Cold Smoking Cheese and Fish with the RT-700
Cold smoking is the art of preserving and flavoring food with smoke at temperatures below 90°F, which prevents the food from cooking. This is how you get firm, smoky cheddar cheese or delicate smoked salmon. The RT-700 itself cannot maintain these low temperatures, but it serves as the perfect chamber for the process.
To do this, you need a separate cold smoke generator, which is typically a small metal maze or tube that you fill with pellets or sawdust and light. You place this device inside the main chamber of the RT-700 without turning the grill on. The grill simply acts as a container to hold the smoke and the food.
This method gives you incredible control. You can cold smoke a dozen blocks of cheese or several fish fillets for a few hours, then wrap and age them.
- Cheese: Works best on cool days to prevent sweating. Hard cheeses like cheddar, Gouda, and provolone are ideal.
- Fish: Requires a proper brine or cure first to draw out moisture and ensure food safety.
- Other items: Nuts, salt, and even hard-boiled eggs take on incredible flavor with a light cold smoke.
Roasting Garden Vegetables on the Recteq RT-700
Roasting vegetables over a wood fire brings out a depth of flavor you simply can’t get from a kitchen oven. The RT-700, set to a higher temperature like 400-450°F, becomes a wood-fired oven. This is a fantastic way to process a large harvest of root vegetables, squash, or peppers quickly.
Toss quartered onions, whole carrots, chunks of butternut squash, or whole bell peppers in a bit of oil and seasoning, then spread them on a pan or directly on the grates. The high, dry heat caramelizes their natural sugars while the wood smoke adds a savory element. Roasted vegetables can be eaten immediately, frozen for winter soups, or pureed into sauces.
This method is especially useful at the end of the season when you have a mix of everything. A big batch of mixed roasted vegetables is a versatile ingredient to have on hand. It’s a simple, direct way to turn your harvest into ready-to-use food with minimal effort.
Baking Rustic Breads with the Recteq RT-700
A true wood-fired oven is a dream for many homesteaders but a significant investment in time and space. The RT-700 can produce surprisingly similar results for rustic, crusty breads. The key is using its ability to hold a high, steady heat and trapping steam.
To bake bread, preheat the grill with a heavy pizza stone or a cast iron Dutch oven inside to 450°F or higher. The radiant heat from the stone or pot is what creates that amazing "oven spring" and a crisp bottom crust. For a great crust, you need steam, which can be achieved by placing a pan of hot water in the grill or by baking the loaf inside the preheated Dutch oven with the lid on for the first half of the bake.
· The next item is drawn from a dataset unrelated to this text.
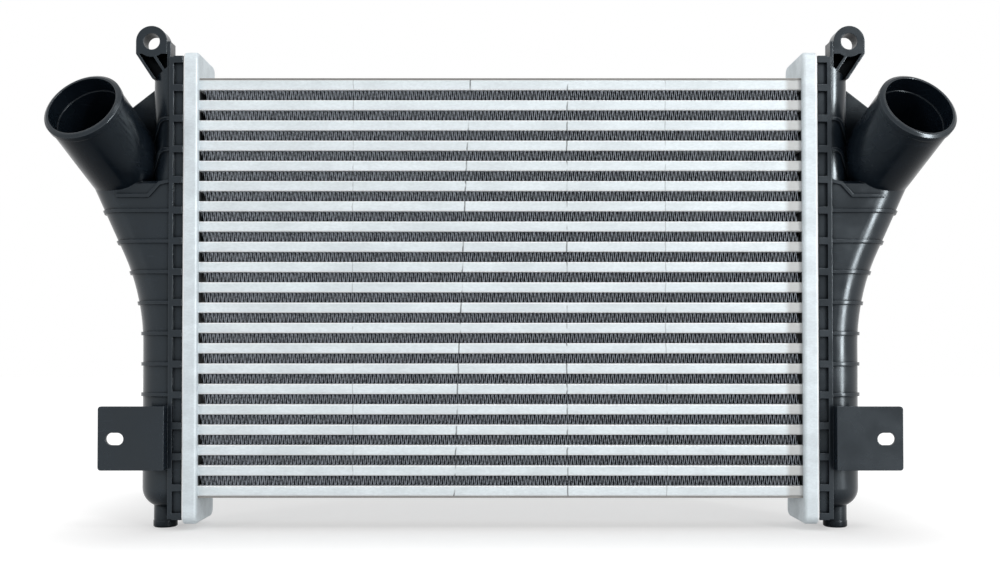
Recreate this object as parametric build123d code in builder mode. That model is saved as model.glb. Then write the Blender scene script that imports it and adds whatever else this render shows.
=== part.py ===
from build123d import *
import math
import os

# A front-mounted charge-air cooler: a brazed aluminium tube-and-fin core, an aluminium header pan crimped
# over each end, and two mirror-image moulded end tanks with a hose neck, an eye, a peg and a bracket plate.
# Millimetres. X runs along the tubes, Y from front to back, Z up. The two pegs stand on Z = 0, and the
# origin lies under the middle of the whole envelope, from the hose lips in front to the pans behind.

os.makedirs("parts", exist_ok=True)

# Core
tube_count = 21
tube_height = 10.4
tube_depth = 56.0
tube_wall = 0.8
tube_end_play = 2.5  # how far a tube stands out of the pan's floor
fin_height = 9.97
fin_sheet = 0.5
fin_setback = 1.0  # from the tubes' front and back edges
fin_end_gap = 1.5  # between a fin's last fold and the pan
fin_pitch = 54.0
turbulator_sheet = 0.5
turbulator_pitch = 54.0
side_plate_sheet = 1.6
core_half_length = 302.5  # from the middle to the pan's floor
core_mid_z = 243.0
braze_gap = 0.05  # what is left between brazed parts

# Header pans
pan_sheet = 2.0
pan_width = 15.0
pan_side_gap = 6.0  # from a tube's front or back edge to the pan's outer wall
pan_height = 473.0
pan_corner = 8.0
pan_bevel = 2.5  # the bend between its floor and its wall
crimp = 1.8  # how far the rim is turned in past the pan's wall
slot_play = 0.1

# Seals
seal_height = 3.0
seal_play = 0.3  # to the pan's wall
seal_tube_gap = 0.4

# Tank foot
wall = 3.0
foot_play = 0.3
strip_play = 0.4
strip_end_setback = 5.0
ridge_offset = 9.5  # from the pan's rim
ridge_width = 4.5
ridge_inset = 1.0  # its front and back faces, inside the pan's
ridge_end_setback = 5.5
lug_count = 14
lug_pitch = 30.75
lug_height = 7.0
end_lug_setback = 8.0

# Tank body
body_inset = 4.0  # its front and back faces, inside the pan's
body_bottom = 21.0
body_bottom_round = 20.0
column_out = 47.4  # from the pan's rim to the outer wall of the lower column
body_nose_flat = 2.0  # left between the rounds along the outer edges of the column and the flare
flare_z = 234.3  # where the lower column and the flare would meet without their blend
flare_angle = 24.5
flare_blend = 225.0
flare_top = 350.0
shoulder_bevel = 3.0
upper_out = 35.2  # from the pan's rim to the outer wall of the slim column beside the neck
upper_round = 22.0
upper_top = 467.0
upper_slope_drop = 16.0
rib_width = 3.4
rib_proud = 1.8
bent_rib_drop = 26.0
bent_rib_radius = 9.0
shoulder_rib_z = 335.0

# Hose neck
elbow_out = 67.4  # from the pan's rim to the elbow's centre
elbow_y = -4.5
elbow_z = 371.3
neck_length = 87.9
neck_rise = 29.7
neck_toe_out = 12.6
neck_root_radius = 39.6
neck_radius = 38.3  # at the bead
bead_radius = 39.5
bead_width = 7.0
lip_radius = 36.6
lip_length = 2.0
mouth_bore_radius = 34.6
bore_step = 0.9
bore_step_depth = 17.0
bore_end = 9.0  # behind the elbow's centre
throat_radius = 24.0  # of the way down from the elbow into the body
web_sheet = 3.5
web_top_z = 449.5
web_end_drop = 43.0
web_end_run = 55.0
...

This isn’t for your daily sandwich loaf, as the preheat time and pellet use make it less efficient than an indoor oven. But for a weekend sourdough or a special focaccia topped with garden herbs, the smoky, wood-fired flavor is unmatched. It connects the grain you might grow or source locally with the wood that fuels the fire, completing a satisfying homestead cycle.
Rendering Lard and Tallow on the Recteq RT-700
Rendering fat is a messy, smelly job, but the resulting lard and tallow are liquid gold in a self-sufficient kitchen. Taking this task outdoors is a game-changer, and the RT-700’s steady, low heat is perfect for the job.
Simply chop your pork fat (for lard) or beef suet (for tallow) into small pieces and place them in a large, heavy-bottomed pot like a cast iron Dutch oven. Set the grill to a low temperature, around 225-250°F, and let the fat slowly melt and clarify over several hours. The low, indirect heat prevents scorching, which can ruin the flavor of the final product.
Once the fat has rendered and the solid bits (cracklings) have browned, you carefully strain the liquid into clean jars. This hands-off method turns a dreaded chore into a simple background task. The resulting shelf-stable fat is essential for flaky pastries, high-heat frying, and even making soap or candles.
Integrating the RT-700 into Your Food Traditions
A tool is only as good as the system it’s part of. The RT-700 shines when you stop seeing it as just a barbecue and start viewing it as a central piece of your food preservation workflow. It connects the garden, the pasture, and the pantry.
In the spring, it can smoke early-season fish or cheese. In the summer, it becomes a wood-fired oven for vegetables and bread, keeping the heat out of your kitchen. In the fall, it’s the workhorse for dehydrating peppers, smoking sausage, and rendering the fat from butchering day.
It’s not about replacing old ways but augmenting them with modern reliability. You still need to know how to properly cure meat and when to harvest vegetables. The RT-700 just provides a consistent and controllable heat source, giving you a better chance at success and saving you precious time—the most valuable resource on any homestead.
Ultimately, the best tools are the ones that help you do the work that matters. By using the Recteq RT-700 for these traditional tasks, you’re not taking a shortcut; you’re building a more resilient and productive homestead. You’re preserving food, and just as importantly, you’re preserving the skills and traditions that give this life its meaning.